Records to use:

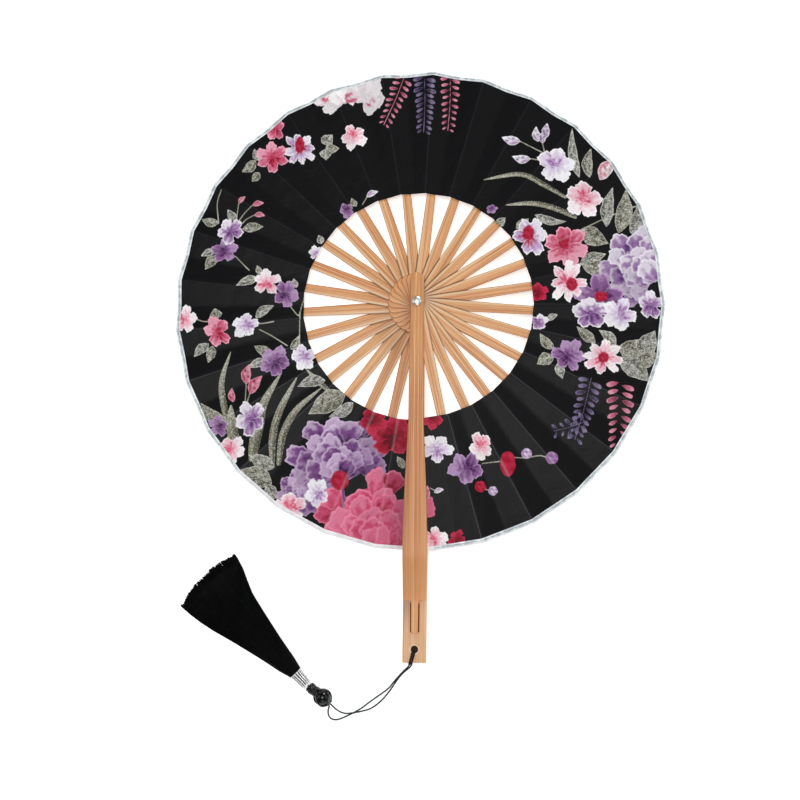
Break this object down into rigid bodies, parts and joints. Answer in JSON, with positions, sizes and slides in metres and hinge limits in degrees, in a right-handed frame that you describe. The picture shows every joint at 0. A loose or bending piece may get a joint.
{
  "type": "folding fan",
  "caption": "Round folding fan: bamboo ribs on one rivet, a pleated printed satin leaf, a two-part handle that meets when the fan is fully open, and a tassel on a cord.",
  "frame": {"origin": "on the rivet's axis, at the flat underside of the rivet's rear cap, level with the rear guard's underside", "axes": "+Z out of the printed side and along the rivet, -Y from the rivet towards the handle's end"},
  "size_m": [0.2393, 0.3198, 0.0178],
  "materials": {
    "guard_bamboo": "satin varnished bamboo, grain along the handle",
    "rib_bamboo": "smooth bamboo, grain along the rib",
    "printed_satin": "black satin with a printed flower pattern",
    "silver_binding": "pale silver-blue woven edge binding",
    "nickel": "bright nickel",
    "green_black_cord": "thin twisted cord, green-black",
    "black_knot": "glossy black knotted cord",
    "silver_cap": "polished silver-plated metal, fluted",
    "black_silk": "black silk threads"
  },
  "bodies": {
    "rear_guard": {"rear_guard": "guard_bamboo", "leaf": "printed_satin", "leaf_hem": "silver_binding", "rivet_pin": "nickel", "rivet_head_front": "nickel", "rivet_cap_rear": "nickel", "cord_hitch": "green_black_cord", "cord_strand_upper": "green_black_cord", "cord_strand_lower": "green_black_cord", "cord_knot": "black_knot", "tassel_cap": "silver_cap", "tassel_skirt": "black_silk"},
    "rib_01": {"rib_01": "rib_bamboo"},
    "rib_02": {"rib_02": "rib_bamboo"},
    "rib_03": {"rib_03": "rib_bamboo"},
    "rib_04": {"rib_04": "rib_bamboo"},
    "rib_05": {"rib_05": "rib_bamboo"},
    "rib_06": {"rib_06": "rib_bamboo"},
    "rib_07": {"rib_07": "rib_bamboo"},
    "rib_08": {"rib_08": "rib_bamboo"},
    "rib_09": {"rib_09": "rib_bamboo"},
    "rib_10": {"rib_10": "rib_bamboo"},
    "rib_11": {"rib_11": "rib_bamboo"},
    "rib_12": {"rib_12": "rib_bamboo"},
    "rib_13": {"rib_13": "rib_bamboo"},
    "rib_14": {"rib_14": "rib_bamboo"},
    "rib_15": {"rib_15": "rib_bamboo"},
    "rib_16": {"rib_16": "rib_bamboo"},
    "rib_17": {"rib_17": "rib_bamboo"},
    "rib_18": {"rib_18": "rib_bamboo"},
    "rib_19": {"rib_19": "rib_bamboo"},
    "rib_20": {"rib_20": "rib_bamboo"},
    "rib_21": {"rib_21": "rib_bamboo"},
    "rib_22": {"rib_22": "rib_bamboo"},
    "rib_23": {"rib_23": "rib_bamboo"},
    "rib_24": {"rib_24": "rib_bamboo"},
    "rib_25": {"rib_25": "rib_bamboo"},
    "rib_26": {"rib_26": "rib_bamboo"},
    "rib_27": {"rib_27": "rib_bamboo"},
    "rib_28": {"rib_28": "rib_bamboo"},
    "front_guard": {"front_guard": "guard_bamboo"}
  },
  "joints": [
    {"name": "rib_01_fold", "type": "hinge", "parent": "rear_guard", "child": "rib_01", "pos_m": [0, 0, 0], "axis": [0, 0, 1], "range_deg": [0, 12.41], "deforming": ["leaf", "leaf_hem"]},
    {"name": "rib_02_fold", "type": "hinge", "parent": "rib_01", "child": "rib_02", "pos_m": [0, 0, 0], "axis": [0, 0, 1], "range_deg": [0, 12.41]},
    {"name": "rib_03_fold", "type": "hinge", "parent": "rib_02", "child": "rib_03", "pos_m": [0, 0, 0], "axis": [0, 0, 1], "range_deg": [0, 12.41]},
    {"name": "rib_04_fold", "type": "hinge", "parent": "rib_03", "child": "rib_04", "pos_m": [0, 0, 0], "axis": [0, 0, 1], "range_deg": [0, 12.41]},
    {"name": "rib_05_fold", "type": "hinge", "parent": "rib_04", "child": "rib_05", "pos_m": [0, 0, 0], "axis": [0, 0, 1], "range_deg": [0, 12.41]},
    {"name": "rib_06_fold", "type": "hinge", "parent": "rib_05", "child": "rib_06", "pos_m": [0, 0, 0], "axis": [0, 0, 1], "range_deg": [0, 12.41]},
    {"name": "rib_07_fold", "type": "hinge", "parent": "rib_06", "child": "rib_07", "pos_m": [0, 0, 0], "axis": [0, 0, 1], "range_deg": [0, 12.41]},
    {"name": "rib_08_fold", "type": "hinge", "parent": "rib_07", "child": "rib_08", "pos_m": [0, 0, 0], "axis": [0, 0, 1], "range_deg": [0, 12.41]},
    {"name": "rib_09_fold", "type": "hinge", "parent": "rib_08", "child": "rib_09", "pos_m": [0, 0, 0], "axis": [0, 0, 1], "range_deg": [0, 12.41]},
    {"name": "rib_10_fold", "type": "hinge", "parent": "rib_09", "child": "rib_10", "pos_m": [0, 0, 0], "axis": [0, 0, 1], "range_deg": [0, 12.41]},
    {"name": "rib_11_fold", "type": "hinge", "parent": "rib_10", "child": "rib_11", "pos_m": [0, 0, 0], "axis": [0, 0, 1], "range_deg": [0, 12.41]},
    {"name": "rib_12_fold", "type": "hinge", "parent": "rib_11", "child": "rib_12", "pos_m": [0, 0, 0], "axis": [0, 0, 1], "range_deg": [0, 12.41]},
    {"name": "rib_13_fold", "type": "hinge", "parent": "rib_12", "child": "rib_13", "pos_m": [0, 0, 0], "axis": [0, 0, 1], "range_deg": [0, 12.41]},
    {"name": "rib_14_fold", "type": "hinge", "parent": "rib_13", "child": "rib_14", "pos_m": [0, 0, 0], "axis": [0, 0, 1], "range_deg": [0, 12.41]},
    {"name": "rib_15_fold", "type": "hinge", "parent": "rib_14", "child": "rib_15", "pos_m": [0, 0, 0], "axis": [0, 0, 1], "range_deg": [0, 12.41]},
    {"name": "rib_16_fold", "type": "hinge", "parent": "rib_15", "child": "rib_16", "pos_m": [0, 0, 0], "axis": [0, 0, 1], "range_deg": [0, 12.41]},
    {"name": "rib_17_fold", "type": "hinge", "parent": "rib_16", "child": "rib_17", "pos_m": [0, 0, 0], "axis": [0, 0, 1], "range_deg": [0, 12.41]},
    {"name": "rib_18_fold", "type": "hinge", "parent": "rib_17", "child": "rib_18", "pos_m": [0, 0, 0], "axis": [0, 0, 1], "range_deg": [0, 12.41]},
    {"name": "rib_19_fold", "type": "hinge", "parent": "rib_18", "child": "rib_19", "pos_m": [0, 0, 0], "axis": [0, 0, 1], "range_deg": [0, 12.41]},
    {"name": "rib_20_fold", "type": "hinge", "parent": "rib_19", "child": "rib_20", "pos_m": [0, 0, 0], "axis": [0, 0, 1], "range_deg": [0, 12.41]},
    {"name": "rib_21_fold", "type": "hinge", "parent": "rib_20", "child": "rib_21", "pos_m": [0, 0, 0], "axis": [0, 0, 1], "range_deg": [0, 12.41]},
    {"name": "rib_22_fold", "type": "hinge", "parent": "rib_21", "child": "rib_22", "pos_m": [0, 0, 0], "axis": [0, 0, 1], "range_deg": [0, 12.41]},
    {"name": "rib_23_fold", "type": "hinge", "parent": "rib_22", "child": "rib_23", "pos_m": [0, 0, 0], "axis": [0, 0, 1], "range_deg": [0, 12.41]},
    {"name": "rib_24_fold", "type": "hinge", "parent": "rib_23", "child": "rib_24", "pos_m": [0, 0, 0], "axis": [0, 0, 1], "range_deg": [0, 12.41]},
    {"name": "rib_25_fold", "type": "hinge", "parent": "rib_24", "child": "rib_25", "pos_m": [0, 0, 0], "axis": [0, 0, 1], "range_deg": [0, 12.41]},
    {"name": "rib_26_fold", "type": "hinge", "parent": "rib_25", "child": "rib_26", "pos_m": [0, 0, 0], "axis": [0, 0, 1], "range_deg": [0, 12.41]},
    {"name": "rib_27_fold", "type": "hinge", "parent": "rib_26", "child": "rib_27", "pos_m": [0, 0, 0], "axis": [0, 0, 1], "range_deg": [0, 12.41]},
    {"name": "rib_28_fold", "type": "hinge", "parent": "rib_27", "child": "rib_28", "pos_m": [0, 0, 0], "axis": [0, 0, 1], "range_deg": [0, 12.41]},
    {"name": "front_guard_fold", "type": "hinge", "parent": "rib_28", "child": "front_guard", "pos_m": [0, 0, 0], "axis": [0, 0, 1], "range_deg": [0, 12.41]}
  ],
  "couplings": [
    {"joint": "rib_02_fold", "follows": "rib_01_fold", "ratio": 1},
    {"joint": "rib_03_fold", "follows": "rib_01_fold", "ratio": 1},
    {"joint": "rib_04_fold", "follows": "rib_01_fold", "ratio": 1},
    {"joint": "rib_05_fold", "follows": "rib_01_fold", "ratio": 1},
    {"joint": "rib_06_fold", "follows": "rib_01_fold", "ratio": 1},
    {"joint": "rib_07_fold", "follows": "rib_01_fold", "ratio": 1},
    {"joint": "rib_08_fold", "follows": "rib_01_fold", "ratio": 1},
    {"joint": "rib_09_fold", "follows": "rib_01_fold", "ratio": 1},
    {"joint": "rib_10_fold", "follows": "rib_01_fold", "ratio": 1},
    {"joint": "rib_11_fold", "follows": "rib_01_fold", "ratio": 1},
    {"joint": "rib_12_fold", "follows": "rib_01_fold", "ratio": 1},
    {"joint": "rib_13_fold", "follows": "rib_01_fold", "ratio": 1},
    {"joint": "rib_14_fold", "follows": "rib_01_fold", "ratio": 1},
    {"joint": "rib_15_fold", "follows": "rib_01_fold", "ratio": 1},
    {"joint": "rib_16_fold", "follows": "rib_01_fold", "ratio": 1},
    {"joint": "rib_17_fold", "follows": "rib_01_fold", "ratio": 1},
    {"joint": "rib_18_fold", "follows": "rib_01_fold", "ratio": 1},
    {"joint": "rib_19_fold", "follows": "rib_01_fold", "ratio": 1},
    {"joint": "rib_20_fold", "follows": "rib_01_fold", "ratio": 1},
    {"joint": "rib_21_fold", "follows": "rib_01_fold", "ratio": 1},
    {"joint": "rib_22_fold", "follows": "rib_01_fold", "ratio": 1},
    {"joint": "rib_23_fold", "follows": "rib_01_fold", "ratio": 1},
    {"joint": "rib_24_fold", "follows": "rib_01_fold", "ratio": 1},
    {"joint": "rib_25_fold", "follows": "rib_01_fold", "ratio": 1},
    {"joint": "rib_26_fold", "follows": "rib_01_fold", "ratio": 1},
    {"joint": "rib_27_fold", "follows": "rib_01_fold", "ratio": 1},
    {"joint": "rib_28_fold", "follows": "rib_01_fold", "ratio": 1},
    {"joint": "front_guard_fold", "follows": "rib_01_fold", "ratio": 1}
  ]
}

* * *

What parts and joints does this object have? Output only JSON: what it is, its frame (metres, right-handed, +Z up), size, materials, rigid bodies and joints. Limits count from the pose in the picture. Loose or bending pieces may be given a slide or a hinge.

---

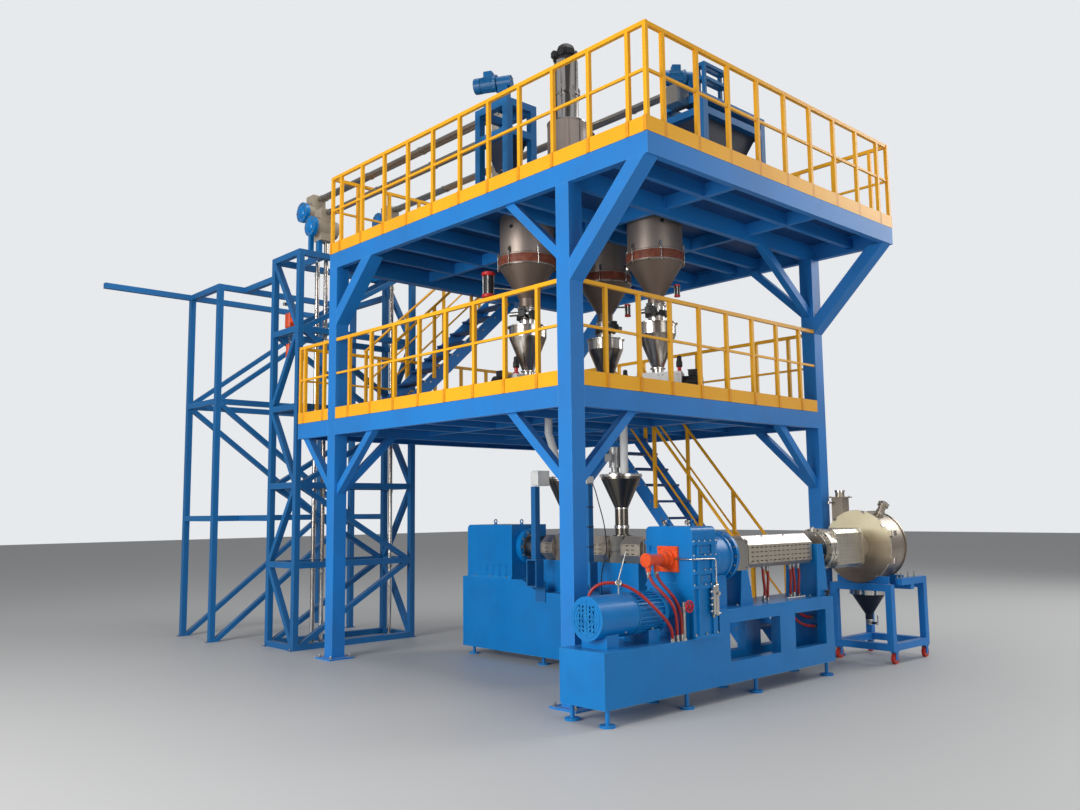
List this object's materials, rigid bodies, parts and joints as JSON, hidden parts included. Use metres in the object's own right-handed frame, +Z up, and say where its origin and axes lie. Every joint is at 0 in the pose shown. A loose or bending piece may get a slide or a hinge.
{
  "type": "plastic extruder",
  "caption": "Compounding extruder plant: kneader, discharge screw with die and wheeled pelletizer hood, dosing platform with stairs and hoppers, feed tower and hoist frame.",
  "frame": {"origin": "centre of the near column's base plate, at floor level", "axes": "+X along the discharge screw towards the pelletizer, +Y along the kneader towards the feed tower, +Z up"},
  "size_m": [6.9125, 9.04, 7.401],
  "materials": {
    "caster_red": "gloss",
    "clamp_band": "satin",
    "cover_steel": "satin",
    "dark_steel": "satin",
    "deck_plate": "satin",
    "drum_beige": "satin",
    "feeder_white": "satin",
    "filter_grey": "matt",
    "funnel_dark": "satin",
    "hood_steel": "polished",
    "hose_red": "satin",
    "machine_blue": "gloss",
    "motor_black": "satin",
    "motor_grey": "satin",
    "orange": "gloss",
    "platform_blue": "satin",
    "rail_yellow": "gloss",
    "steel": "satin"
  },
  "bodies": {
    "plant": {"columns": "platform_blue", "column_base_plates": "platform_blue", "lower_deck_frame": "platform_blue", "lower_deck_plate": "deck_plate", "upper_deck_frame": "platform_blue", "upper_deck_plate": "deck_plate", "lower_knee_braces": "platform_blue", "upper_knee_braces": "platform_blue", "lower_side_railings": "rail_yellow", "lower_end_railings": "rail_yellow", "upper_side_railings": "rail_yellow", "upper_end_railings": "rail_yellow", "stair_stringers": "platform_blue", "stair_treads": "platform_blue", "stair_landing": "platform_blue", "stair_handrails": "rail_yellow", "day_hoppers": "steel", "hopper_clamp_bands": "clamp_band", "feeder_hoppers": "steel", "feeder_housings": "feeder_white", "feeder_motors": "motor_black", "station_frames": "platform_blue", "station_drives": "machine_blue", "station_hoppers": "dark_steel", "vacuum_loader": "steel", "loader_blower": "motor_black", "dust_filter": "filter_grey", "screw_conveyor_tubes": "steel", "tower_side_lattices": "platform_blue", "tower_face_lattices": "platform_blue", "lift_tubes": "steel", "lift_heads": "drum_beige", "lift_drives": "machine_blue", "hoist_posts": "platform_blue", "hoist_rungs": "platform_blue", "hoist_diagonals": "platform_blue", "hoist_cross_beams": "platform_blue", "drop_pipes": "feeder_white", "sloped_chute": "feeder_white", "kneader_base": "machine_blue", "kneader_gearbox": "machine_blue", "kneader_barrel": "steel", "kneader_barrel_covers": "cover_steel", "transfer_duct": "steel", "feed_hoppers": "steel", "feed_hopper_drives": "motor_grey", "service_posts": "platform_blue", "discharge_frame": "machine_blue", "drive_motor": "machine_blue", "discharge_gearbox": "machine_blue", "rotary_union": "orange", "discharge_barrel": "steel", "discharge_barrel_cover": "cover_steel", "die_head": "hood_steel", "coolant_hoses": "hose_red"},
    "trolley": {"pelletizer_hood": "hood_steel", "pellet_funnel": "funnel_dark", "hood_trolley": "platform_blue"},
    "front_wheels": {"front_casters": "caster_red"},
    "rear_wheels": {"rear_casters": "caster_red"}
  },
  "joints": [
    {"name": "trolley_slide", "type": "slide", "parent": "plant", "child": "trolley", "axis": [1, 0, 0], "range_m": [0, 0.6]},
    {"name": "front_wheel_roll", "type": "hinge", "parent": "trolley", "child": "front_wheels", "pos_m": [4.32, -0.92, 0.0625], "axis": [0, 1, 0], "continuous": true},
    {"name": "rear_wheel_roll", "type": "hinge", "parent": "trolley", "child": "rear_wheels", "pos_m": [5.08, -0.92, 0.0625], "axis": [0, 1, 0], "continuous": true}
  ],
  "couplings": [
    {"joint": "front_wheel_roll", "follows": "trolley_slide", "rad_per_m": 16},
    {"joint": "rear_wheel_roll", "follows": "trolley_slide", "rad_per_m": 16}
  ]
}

Task directions: Gather from the records above every line containing the string "with".

Expected answer:
Break this object down into rigid bodies, parts and joints. Answer in JSON, with positions, sizes and slides in metres and hinge limits in degrees, in a right-handed frame that you describe. The picture shows every joint at 0. A loose or bending piece may get a joint.
  "frame": {"origin": "on the rivet's axis, at the flat underside of the rivet's rear cap, level with the rear guard's underside", "axes": "+Z out of the printed side and along the rivet, -Y from the rivet towards the handle's end"},
    "printed_satin": "black satin with a printed flower pattern",
  "caption": "Compounding extruder plant: kneader, discharge screw with die and wheeled pelletizer hood, dosing platform with stairs and hoppers, feed tower and hoist frame.",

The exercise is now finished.